Each line of the listing that contains the word "part" is to be copied.
--- begin ---
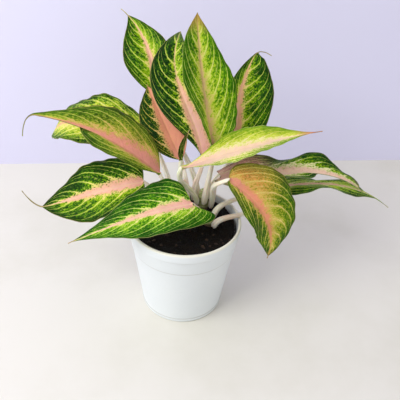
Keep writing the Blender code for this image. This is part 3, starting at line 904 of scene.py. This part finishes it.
# The shapes, the same as the solids': where the stalk leaves the cane, neck and tip of the blade in
# mm, the way it faces, its midrib, widths, fold and ripple. A pair is for the left and right flank.
LEAVES = [
    dict(name="leaf_centre", cane="cane_back", foot=(276, 12), neck=(27, 27, 188), tip=(5, 84, 312),
         face=(4, -6, 5), bend=((2, -3), (2, -6)), halves=(31, 37), bases=(1.1, 0.6), tapers=1.15,
         drips=0.0, fold=(42, 20), twist=-30),
    dict(name="leaf_centre_left", cane="cane_back", foot=(174, 9), neck=(17, 30, 175),
         tip=(-12, 112, 284), face=(-1, -7, 7), bend=((6, 4), (6, -30)), halves=30, bases=(1.35, 0.8),
         tapers=(1.0, 0.9), drips=0.0, fold=15, ears=(0.0, 0.08)),
    dict(name="leaf_left_inner", cane="cane_left", foot=(50, 8), neck=(-6, 36, 168), tip=(-48, 97, 228),
         face=(-2, -6, 8), bend=((6, 0), (6, 0)), halves=(27, 22), bases=0.8, tapers=0.95, fold=20),
    dict(name="leaf_back_left", cane="cane_back", foot=(121, 6), neck=(-35, 95, 217),
         tip=(-82, 160, 292), face=(-1, -6, 7), bend=((6, 10), (6, 16)), halves=(31, 26),
         bases=(1.0, 0.6), tapers=1.2, drips=0.1, fold=18, ears=0.03, ripple=(3, 0)),
    dict(name="leaf_back_right", cane="cane_back", foot=(66, 5), neck=(55, 60, 172), tip=(87, 145, 267),
         face=(0, -6, 8), bend=((8, -9), (8, -22)), halves=(20, 38), bases=0.6, tapers=(1.3, 0.65),
         drips=0.12, fold=18, ears=0.08, wisp=(7, -10, -13)),
    dict(name="leaf_right_level", cane="cane_back", foot=(226, 10), neck=(-5, 1, 179),
         tip=(143, 40, 208), face=(0, -1, 9), bend=((5, 0), (7, 0)), halves=(26, 32), bases=(2.2, 1.1),
         tapers=(2.3, 2.0), drips=0.02, fold=(33, 28), ripple=(1, 0)),
    dict(name="leaf_front_right", cane="cane_back", foot=(326, 4), neck=(42, -22, 182),
         tip=(92, -26, 84), face=(3, -6, 6), bend=((16, -14), (18, -18)), halves=(44, 21), bases=0.8,
         tapers=(1.0, 0.9), fold=(20, 10), ears=(0.08, 0.04)),
    dict(name="leaf_right_long", cane="cane_back", foot=(15, 3), neck=(38, 30, 151), tip=(199, 29, 140),
         face=(1, -1, 9), bend=((8, 0), (39, 0)), halves=(26, 27), bases=(0.35, 0.6), tapers=(0.5, 0.6),
         drips=(0.03, 0.36), fold=(15, 35), ears=(0.08, 0.1), ripple=(7, 45)),
    dict(name="leaf_right_low", cane="cane_front", foot=(60, 3), neck=(79, 36, 131), tip=(233, 27, 121),
         face=(0, 2, 9), bend=((18, 0), (32, 0)), halves=(22, 20), bases=0.6, tapers=0.8, fold=8,
         ears=0.1, ripple=(4, 0)),
    dict(name="leaf_left_arching", cane="cane_left", foot=(240, 5), neck=(-28, 6, 168),
         tip=(-173, 6, 232), face=(-1, -2, 9), bend=((24, 0), (26, 0)), halves=(24, 44),
         bases=(1.1, 0.8), tapers=(0.6, 1.7), drips=(0.42, 0.1), fold=(10, 35), ears=(0.0, 0.02),
         wisp=(9, 0, -26)),
    dict(name="leaf_left_back", cane="cane_left", foot=(140, 3), neck=(-42, 65, 175),
         tip=(-169, 118, 143), face=(-1, -4, 8), bend=((40, 0), (56, 0)), halves=(30, 38),
         bases=(0.9, 0.6), tapers=0.9, drips=0.04, fold=10, ripple=(3, 90)),
    dict(name="leaf_left_low", cane="cane_left", foot=(190, 2), neck=(-46, 18, 149),
         tip=(-176, 14, 108), face=(-1, -4, 8), bend=((8, 0), (2, -4)), halves=(33, 42),
         bases=(0.8, 0.6), tapers=1.0, drips=0.14, fold=8, ears=0.05, ripple=(3, 0), wisp=(-2, 0, 26)),
    dict(name="leaf_front_left", cane="cane_front", foot=(215, 6), neck=(7, -24, 152),
         tip=(-113, -62, 127), face=(0, -3, 9), bend=((14, 0), (6, 0)), halves=(28, 38),
         bases=(0.6, 0.42), tapers=(1.6, 1.7), drips=0.02, fold=8, ears=(0.22, 0.03)),
    dict(name="leaf_right_small", cane="cane_front", foot=(300, 2), neck=(75, 14, 122),
         tip=(115, 36, 122), face=(1, -2, 9), bend=((6, 0), (8, 0)), halves=14, bases=0.6, tapers=0.9,
         fold=12, ears=0.1, ripple=(1, 0)),
    dict(name="leaf_left_young", cane="cane_left", foot=(95, 7), neck=(-6, 14, 181), tip=(1, 14, 216),
         face=(-6, -4, 0), bend=((1, 0), (1, 0)), halves=6, bases=0.6, tapers=0.9, drips=0.05, fold=72,
         ripple=(0, 0)),
]

# The looks, where they differ from a plain leaf's. Pairs are for the left and the right flank, and
# shades change single colours of the kind.
PLAIN_LOOK = dict(vein_width=0.12, pink_reach=0.95, softness=0.06, blush=(0.0, 0.0), blush_reach=0.9,
                  tip_length=0.03, pale_back=0.45, stalk="pale", shades={})
LOOKS = {
    "leaf_centre": dict(
        veins=6.0, vein_width=0.18, pink=(0.13, 0.10), pink_reach=1.9, softness=0.14,
        freckles=(0.7, 1.1), tip_length=0.10,
        shades=dict(deep_green="#2b6200", green="#5f940c", vein="#dce07a", fringe="#d0c862",
                    pink="#dcb492", blush="#cdb468", tip_colour="#b08a48")),
    "leaf_centre_left": dict(
        veins=6.0, pink=(0.26, 0.44), pink_reach=0.66, freckles=(0.3, 1.0), stalk="pink",
        shades=dict(deep_green="#0e2c08", green="#2a5c0c", pink="#e9b3a8", tip_colour="#6f7f4c")),
    "leaf_left_inner": dict(
        veins=5.5, pink=(0.3, 0.95), pink_reach=2.6, freckles=(0.35, 0.6), blush=(0.0, 0.9),
        stalk="pink",
        shades=dict(deep_green="#0e2a08", green="#2a5c0c", fringe="#dcb474", pink="#da9076",
                    blush="#cc8850")),
    "leaf_back_left": dict(
        veins=5.5, vein_width=0.14, pink=(0.14, 0.22), pink_reach=1.1, freckles=(0.9, 1.3),
        shades=dict(green="#427a0e", tip_colour="#e0d49a")),
    "leaf_back_right": dict(
        veins=6.0, pink=(0.36, 0.13), pink_reach=1.1, freckles=(1.2, 0.8),
        shades=dict(deep_green="#123408", pink="#e8ae98", tip_colour="#b8a88a")),
    "leaf_right_level": dict(
        veins=7.0, pink=(0.24, 0.74), pink_reach=1.6, softness=0.16, freckles=(1.9, 1.7),
        tip_length=0.14, stalk="green",
        shades=dict(deep_green="#6a9614", green="#98b424", freckle="#c6d044", fringe="#efe6a2",
                    pink="#f2cdb8", blush="#efd9a4", tip_colour="#d67c68")),
    "leaf_front_right": dict(
        veins=6.5, vein_width=0.17, pink=(0.2, 0.21), pink_reach=1.05, softness=0.11,
        freckles=(1.3, 0.35), blush=(0.8, 0.1), blush_reach=0.52,
        shades=dict(deep_green="#2b5a10", green="#6f9412", freckle="#b6b43a", vein="#f0da84",
                    fringe="#dcbc5e", pink="#f09c84", blush="#e68a56")),
    "leaf_right_long": dict(
        veins=7.0, pink=(0.34, 0.5), pink_reach=2.2, softness=0.16, freckles=(1.4, 2.0),
        blush=(2.5, 1.5), blush_reach=0.42, stalk="pink",
        shades=dict(deep_green="#1a3c14", fringe="#ece4b4", pink="#e8c2ac", blush="#cf958a")),
    "leaf_right_low": dict(
        veins=7.0, vein_width=0.19, pink=(0.12, 0.20), pink_reach=1.8, freckles=(1.2, 1.4),
        shades=dict(deep_green="#1a3c1a", fringe="#e2d8a0", tip_colour="#a97c50")),
    "leaf_left_arching": dict(
        veins=7.0, vein_width=0.14, pink=(0.22, 0.34), softness=0.15, freckles=(1.5, 1.5),
        blush=(0.1, 0.22),
        shades=dict(deep_green="#234a08", green="#5a8c14", freckle="#a2b032", vein="#e4d874",
                    fringe="#dcb666", pink="#e8998a", blush="#cb8648", tip_colour="#8e9a40")),
    "leaf_left_back": dict(
        veins=6.0, vein_width=0.16, pink=(0.24, 0.16), pink_reach=2.4, softness=0.14,
        freckles=(1.9, 1.6),
        shades=dict(green="#6a9a16", freckle="#c2c83e", vein="#e0dc88", pink="#e8ad92")),
    "leaf_left_low": dict(
        veins=6.0, vein_width=0.13, pink=(0.20, 0.20), pink_reach=1.25, freckles=(0.75, 0.3),
        tip_length=0.0, stalk="pink"),
    "leaf_front_left": dict(
        veins=6.5, pink=(0.19, 0.18), pink_reach=1.3, freckles=(1.0, 0.5), tip_length=0.0, stalk="pink",
        shades=dict(deep_green="#1a4a06", green="#3f8210", freckle="#98c024", pink="#efb9b0",
                    blush="#e8b074")),
    "leaf_right_small": dict(
        veins=4.5, pink=(0.20, 0.20), pink_reach=1.0, freckles=(0.8, 0.8), stalk="pink"),
    "leaf_left_young": dict(
        veins=3.0, pink=(-0.3, -0.3), pink_reach=1.0, freckles=(0.3, 0.3), pale_back=0.0,
        stalk="green"),
}
slot_of = {part["node"]: part["material_slot"] for part in frame["record"]["subparts"]}
for number, leaf in enumerate(LEAVES):
    slot = slot_of[leaf["name"]]
    look = {**PLAIN_LOOK, **LOOKS[leaf["name"]]}
    skins = [blade_skin(leaf["name"], slot, look, False), blade_skin(leaf["name"], slot, look, True),
             STALK_SKINS[look["stalk"]]]
    grown = grow_leaf(**leaf, veins=look["veins"], number=number, materials=skins)

# ----------------------------------------
# Stage. A pale floor that meets a plain lavender wall behind the plant. The wall is seen only from
# its front, so it doesn't hide the plant from behind.
# ----------------------------------------
FLOOR_PALE = "#e4e1d8"
FLOOR_GREY = "#dddacf"
WALL_LAVENDER = "#e6e5fd"
WALL_LILAC = "#dfddf8"
WALL_HEIGHT = 2500.0
WALL_ENDS = 3.0
FLOOR_REACH = 3000.0
WALL_FOOT = ((-311.0, 280.0), (385.0, 347.0))

stone, tree, shader, place = new_material("floor_stone")
veining = cloud(place, 5.0, 6.0, 0.6)
pale = tint(soft_step(veining, 0.45, 0.7), shade(FLOOR_PALE), shade(FLOOR_GREY))
finish_surface(shader, pale, soft_step(veining, 0.3, 0.7, 0.45, 0.6),
               bump(veining, 0.0005, 0.1))
floor_mesh = bmesh.new()
corners = [(-1, -1), (1, -1), (1, 1), (-1, 1)]
floor_mesh.faces.new([floor_mesh.verts.new((x * FLOOR_REACH * MM, y * FLOOR_REACH * MM, 0.0))
                      for x, y in corners])
add_piece("floor", floor_mesh, [stone])

paint, tree, shader, place = new_material("wall_paint")
mottle = cloud(place, 3.0, 3.0)
tone = tint(mottle, shade(WALL_LAVENDER), shade(WALL_LILAC))
tree.links.new(tone.socket, shader.inputs["Base Color"])
shader.inputs["Roughness"].default_value = 0.8
clear = add_node(tree, "ShaderNodeBsdfTransparent", {})
backface = add_node(tree, "ShaderNodeNewGeometry", {}, "Backfacing")
one_sided = add_node(tree, "ShaderNodeMixShader", {0: backface, 1: Wire(shader.outputs[0]), 2: clear})
tree.links.new(one_sided.socket, tree.nodes["Material Output"].inputs["Surface"])
wall_mesh = bmesh.new()
run = Vector(WALL_FOOT[1]) - Vector(WALL_FOOT[0])
ends = [Vector(WALL_FOOT[0]) - run * WALL_ENDS, Vector(WALL_FOOT[1]) + run * WALL_ENDS]
points = [(*ends[0], 0.0), (*ends[1], 0.0), (*ends[1], WALL_HEIGHT), (*ends[0], WALL_HEIGHT)]
wall_mesh.faces.new([wall_mesh.verts.new((x * MM, y * MM, z * MM)) for x, y, z in points])
add_piece("wall", wall_mesh, [paint])

# ----------------------------------------
# Studio light. A big soft key lamp at the upper left, a weak fill lamp at the right, and a pale
# sky that lights the shaded side of the leaves.
# ----------------------------------------
SKY_TINT = (1.0, 0.99, 0.99, 1.0)
SKY_STRENGTH = 0.62
AIM = Vector((0.0, 0.0, 0.15))
LIGHTS = (("key", (-1.1, -0.7, 1.3), 1.1, 23.0), ("fill", (1.2, -0.9, 1.0), 1.0, 1.0))

world = bpy.data.worlds.new("studio")
bpy.context.scene.world = world
world.use_nodes = True
sky = world.node_tree.nodes["Background"]
sky.inputs["Color"].default_value = SKY_TINT
sky.inputs["Strength"].default_value = SKY_STRENGTH
for name, spot, size, power in LIGHTS:
    lamp = bpy.data.lights.new(name, "AREA")
    lamp.size = size
    lamp.energy = power
    lamp_object = put(name, lamp)
    lamp_object.location = spot
    lamp_object.rotation_euler = (AIM - Vector(spot)).to_track_quat("-Z", "Y").to_euler()

# ----------------------------------------
# Camera. It stands half a metre from the plant and looks down at it from the front, through a
# normal lens and with a slight tilt to one side.
# ----------------------------------------
VIEW_FROM = Vector((0.0, -0.4351, 0.4498))
VIEW_ALONG = Vector((0.02926, 0.81480, -0.57900))
VIEW_UP = Vector((-0.03732, 0.57974, 0.81395))

camera = bpy.data.cameras.new("camera")
camera.lens = 45.0
camera.sensor_width = 36.0
camera.clip_start = 0.01
stand = put("camera", camera)
axes = Matrix((VIEW_ALONG.cross(VIEW_UP), VIEW_UP, -VIEW_ALONG)).transposed()
stand.matrix_world = Matrix.Translation(VIEW_FROM) @ axes.to_4x4()
bpy.context.scene.camera = stand
bpy.context.scene.view_settings.view_transform = "Standard"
--- end ---
> [Completed exercise]:
Keep writing the Blender code for this image. This is part 3, starting at line 904 of scene.py. This part finishes it.
slot_of = {part["node"]: part["material_slot"] for part in frame["record"]["subparts"]}